A soldier, railwayman and farmer, Mr. Tyler was born in Saint John on  February 22, 1897. He enlisted in the Canadian army in 1915 and spent  most of the First World War with the Canadian Black Devils from Winnipeg  as a bugler. Prior to the war, he played in the Saint John Brass Band  and organized the first boy scout bugle band in Saint John. After the  war he started a trucking business in Saint John, but later decided he  wanted to become a farmer, so moved to the Ripples area, but he  maintained his ties with the military.

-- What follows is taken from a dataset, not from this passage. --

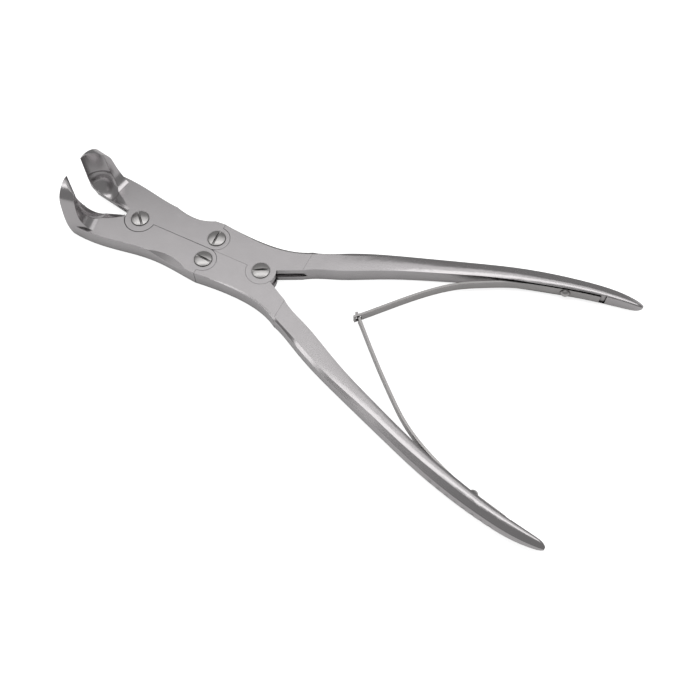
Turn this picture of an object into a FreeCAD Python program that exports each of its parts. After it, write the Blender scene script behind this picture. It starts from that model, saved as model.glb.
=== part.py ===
import FreeCAD, Part
import math
import os

V = FreeCAD.Vector
UP = V(0, 0, 1)

# Double-action bone cutting forceps, lying flat, jaws towards -X, handles towards +X.
# The origin is on the handle pivot's axis, on the underside. Lengths are in millimetres.
# The right-hand side is +Y. The left levers are the mirror image of the right ones.

# Thickness of the levers and of the layers of their lap joints
THICK = 8.0
TONGUE_THICK = 2.6
LAYER_GAP = 0.05
SLOT_THICK = TONGUE_THICK + 2 * LAYER_GAP
SLOT_LOW = (THICK - SLOT_THICK) / 2
SLOT_HIGH = SLOT_LOW + SLOT_THICK
MID = THICK / 2

# Places of the four pivots
LINK_AHEAD = 25.35
LINK_SIDE = 5.89
JAW_AHEAD_OF_LINK = 35.87
HANDLE_PIVOT = V(0, 0, 0)
LINK_PIVOT = V(-LINK_AHEAD, LINK_SIDE, 0)
JAW_PIVOT = V(-LINK_AHEAD - JAW_AHEAD_OF_LINK, 0, 0)

# Lap joints: half gap on the midline, radii of the cheeks and tongues, running gaps
MIDLINE_GAP = 0.05
LINK_CHEEK_R = LINK_SIDE - MIDLINE_GAP
HANDLE_CHEEK_R = 6.65
JAW_CHEEK_R = 6.9
LINK_TONGUE_R = 5.1
HANDLE_TONGUE_R = 5.9
JAW_TONGUE_R = 6.1
RECESS_GAP = 0.12
JAW_RECESS_GAP = 0.16
SHOULDER_GAP = 0.06

# Opening of each jaw at rest and turn of a jaw against its handle when it closes
JAW_OPENING = 9.9
LINK_TURN = 24.3
TOE_MARGIN = 1.5

# Pivot screws
SHANK_R = 2.4
SHANK_CLEARANCE = 0.03
OPEN_PIVOT_CLEARANCE = 0.1
HEAD_R = 3.85
HEAD_RECESS = 0.8
HEAD_RIM = 0.35
HEAD_DOME = 0.75
HEAD_CLEARANCE = 0.05
SCREW_SLOT_WIDTH = 0.9
SCREW_SLOT_DEPTH = 0.8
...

In the years prior to the Second World War, he  belonged to the York Regiment Matilda, and  just before the Second  World War the regiment was amalgamated with the Carlton Light Infantry  to form the Carlton York Regiment. When the Second World War broke out  the Carlton York Regiment was named part of the first contingent to be  sent over seas and Bugle Sergeant Tyler was with them. He was awarded  the Silver Bugle by his regiment in 1939 for 21 years of service. When  the ship landed in Scotland, he led the parade to where the first  Canadian contingent met future Governor General Vincent Massey and  Canadian Commander major General A.G.L. MacNaughton. One of Mr. Tyler’s  treasured memories was his visit with King George VI, and another with  Queen Elizabeth during the first inspection after arrival in Britain.  However, his career in the Second World War was cut short in 1941 when  his leg was broken in seven places during bombing attacks in the Battle  of Britain and was sent home.

He became known to thousands of  Canadians who traveled on the CPR where from 1941 to 1959 he served as a  porter on the Saint John to Montreal, Saint John to Boston, Toronto to  Regina and many other runs. When he returned to the family farm in  Minto, he became friend and confidant to many and distinguished himself  as the most honoured member of the Black community in new Brunswick for  the work he did to promote the pride, unity and dignity of his race  through education.